To be done – Copy exactly the lines from the one containing "upper_shell();" through the one containing "imported = [obj", both included, and nothing else.
═══ Dataset excerpt ═══
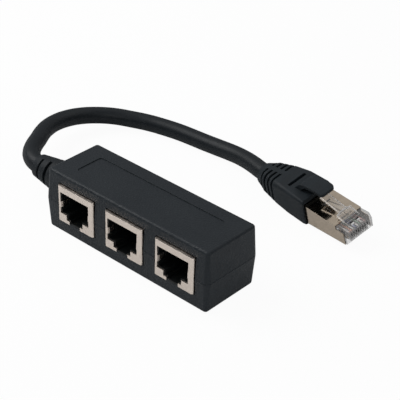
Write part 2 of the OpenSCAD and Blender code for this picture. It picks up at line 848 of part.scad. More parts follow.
// Gold blade with two points that pierce the conductor's insulation
module plug_contact(k) {
    rear = blade_front - blade_length;
    color("gold") plug_place() translate([0, contact_x(k), 0])
        profile_bar([
            [rear, blade_bottom + 0.5], [rear + 0.6, blade_bottom], [blade_front - 0.6, blade_bottom],
            [blade_front, blade_bottom + 0.6], [blade_front, 1.6], [blade_front - 0.5, blade_top],
            [blade_front - 1.2, 1.9], [rear + 1.2, 1.9], [rear + 0.5, blade_top], [rear, 1.6]
        ], blade_thickness);
}

// A conductor leaves the jacket behind the plug, spreads to the contact pitch and ends in the nose
module plug_wire(k) {
    side = contact_x(k);
    route = [
        [jacket_end, bundle_side(k), cable_height_in_plug + bundle_lift(k)],
        [-21, bundle_side(k) * 1.15, cable_height_in_plug + bundle_lift(k) - 0.3],
        [-17, side * 0.95, wire_row_height + bundle_lift(k) + 0.3],
        [-13.5, side, wire_row_height + bundle_lift(k) * 0.1],
        [load_bar_front - load_bar_length, side, wire_row_height],
        [wire_end, side, wire_row_height]
    ];
    color(conductor_colours[k]) plug_place() tube(route, conductor_diameter / 2, conductor_sides);
}

// Boot

function boot_ring(section, inset) =
    let (
        low = section[2] + inset,
        high = section[3] - inset,
        half = section[1] - inset,
        radius = max(min(section[4] - inset, half - 0.05, (high - low) / 2 - 0.05), 0.3)
    )
    [for (p = round_outline(half, (high - low) / 2, radius)) [section[0], p.x, p.y + (low + high) / 2]];
module boot_skin(inset) {
    skin([for (section = boot_sections) boot_ring(section, inset)]);
}
module boot_groove_cuts() {
    difference() {
        for (groove = [0:boot_grooves - 1])
            translate([boot_first_groove + groove * boot_groove_pitch, 0, 0])
                box(
                    [-boot_groove_width / 2, -boot_width, -boot_width],
                    [boot_groove_width / 2, boot_width, 2 * boot_width]
                );
        boot_skin(boot_groove_depth);
        // Spine on top and below
        box(
            [boot_rear - past, -boot_spine / 2, -boot_width],
            [boot_shoulder + past, boot_spine / 2, 2 * boot_width]
        );
    }
}
// Tongue: rises from the boot's back, arches over the latch and ends ahead of the lever
module tongue() {
    last = len(tongue_crest) - 1;
    under = [for (i = [last:-1:4]) tongue_crest[i] - [0, tongue_thickness]];
    intersection() {
        profile_bar(concat(tongue_crest, under, tongue_root_floor), tongue_width);
        // The free end has rounded corners in plan
        translate([tongue_crest[last].x - tongue_reach, 0, 0])
            linear_extrude(2 * plug_rear_height)
                polygon(round_outline(tongue_reach, tongue_width / 2, tongue_corner));
    }
}
module plug_boot() {
    pocket = fit_clearance + 0.05;
    color("#1f2124") plug_place() {
        difference() {
            union() {
                boot_skin(0);
                tongue();
            }
            boot_groove_cuts();
            // Pocket for the rear of the plug, then for the ferrule, then the cable's bore
            box(
                [-plug_length - 0.1, -shield_width / 2 - pocket, -pocket],
                [boot_front + past, shield_width / 2 + pocket, plug_rear_height + pocket]
            );
            translate([-plug_length - ferrule_length - 0.2, 0, cable_height_in_plug])
                rotate([0, 90, 0])
                    cylinder(h = ferrule_length + past, r = ferrule_outer_radius + pocket, $fn = 48);
            box(
                [-plug_length - 0.8, -neck_width / 2 - pocket, -pocket],
                [-plug_length, neck_width / 2 + pocket, cable_height_in_plug]
            );
            translate([boot_rear - past, 0, cable_height_in_plug])
                rotate([0, 90, 0])
                    cylinder(h = boot_length, r = boot_cable_bore, $fn = 48);
            box([boot_slot_x - boot_slot_width / 2, -boot_slot_length / 2, boot_slot_floor],
                [boot_slot_x + boot_slot_width / 2, boot_slot_length / 2, 2 * plug_rear_height]);
        }
    }
}

upper_shell();
lower_shell();
circuit_board();
strain_relief();
cable();
for (i = [0:len(jack_names) - 1]) {
    jack_shield(i);
    jack_body(i);
    contact_carrier(i);
    jack_contacts(i);
}
for (k = [0:contact_count - 1]) {
    board_wire(k);
    plug_contact(k);
    plug_wire(k);
}
plug_boot();
plug_shield();
plug_body();
plug_load_bar();
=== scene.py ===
"""Looks of a shielded network splitter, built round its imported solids.

Metres, in the frame of the solids: the housing stands on z = 0, its jacks face -Y.
"""

import json
import math

import bpy
from mathutils import Matrix, Vector

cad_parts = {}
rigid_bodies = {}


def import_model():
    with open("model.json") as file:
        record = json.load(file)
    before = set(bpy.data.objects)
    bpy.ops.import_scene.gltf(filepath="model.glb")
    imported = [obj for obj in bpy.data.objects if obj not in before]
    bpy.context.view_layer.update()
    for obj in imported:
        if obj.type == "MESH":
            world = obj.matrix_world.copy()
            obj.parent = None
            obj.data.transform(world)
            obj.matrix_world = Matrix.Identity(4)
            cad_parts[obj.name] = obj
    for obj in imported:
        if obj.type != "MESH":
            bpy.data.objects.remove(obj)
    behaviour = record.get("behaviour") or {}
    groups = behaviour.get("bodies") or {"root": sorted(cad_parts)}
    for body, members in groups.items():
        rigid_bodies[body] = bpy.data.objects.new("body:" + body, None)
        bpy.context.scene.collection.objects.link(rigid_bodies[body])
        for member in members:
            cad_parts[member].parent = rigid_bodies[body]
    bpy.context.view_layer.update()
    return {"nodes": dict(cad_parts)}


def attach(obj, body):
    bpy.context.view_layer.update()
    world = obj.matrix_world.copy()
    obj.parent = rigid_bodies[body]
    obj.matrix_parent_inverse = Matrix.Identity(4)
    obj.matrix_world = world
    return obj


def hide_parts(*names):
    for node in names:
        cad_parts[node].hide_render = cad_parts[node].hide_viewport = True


MM = 0.001
SIDES = ("left", "middle", "right")
CONDUCTORS = (
    "white_orange", "orange", "white_green", "blue",
    "white_blue", "green", "white_brown", "brown",
)
CONTACTS = 8
CONTACT_PITCH = 1.02

# Places in the plug's own frame, in millimetres
WINDOW_PLACES = (-1.3, 1.3)
WINDOW_HALF_WIDTH = 0.6
WINDOW_BACK, WINDOW_FRONT, WINDOW_WALL_FRONT = -2.35, -1.65, -1.35
WINDOW_BOTTOM, WINDOW_TOP = 5.3, 5.83
SLOT_HALF_WIDTH = 0.17
SLOT_BACK, SLOT_FRONT = -0.4, 0.01
SLOT_BOTTOM, SLOT_TOP = 2.6, 3.9
LATCH_FOOT = 6.05
LATCH_STEP = ((-6.9, -2, 7.7), (-6.35, 2, 8.03))
PLUG_PLACE = (
    Matrix.Translation(Vector((46, 51.3, 3.55)) * MM)
    @ Matrix.Rotation(math.radians(-8.5), 4, "Z")
    @ Matrix.Rotation(math.radians(-3.3), 4, "Y")
    @ Matrix.Rotation(math.radians(13.5), 4, "X")
)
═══
Solution to this task –
upper_shell();
lower_shell();
circuit_board();
strain_relief();
cable();
for (i = [0:len(jack_names) - 1]) {
    jack_shield(i);
    jack_body(i);
    contact_carrier(i);
    jack_contacts(i);
}
for (k = [0:contact_count - 1]) {
    board_wire(k);
    plug_contact(k);
    plug_wire(k);
}
plug_boot();
plug_shield();
plug_body();
plug_load_bar();
=== scene.py ===
"""Looks of a shielded network splitter, built round its imported solids.

Metres, in the frame of the solids: the housing stands on z = 0, its jacks face -Y.
"""

import json
import math

import bpy
from mathutils import Matrix, Vector

cad_parts = {}
rigid_bodies = {}


def import_model():
    with open("model.json") as file:
        record = json.load(file)
    before = set(bpy.data.objects)
    bpy.ops.import_scene.gltf(filepath="model.glb")
    imported = [obj for obj in bpy.data.objects if obj not in before]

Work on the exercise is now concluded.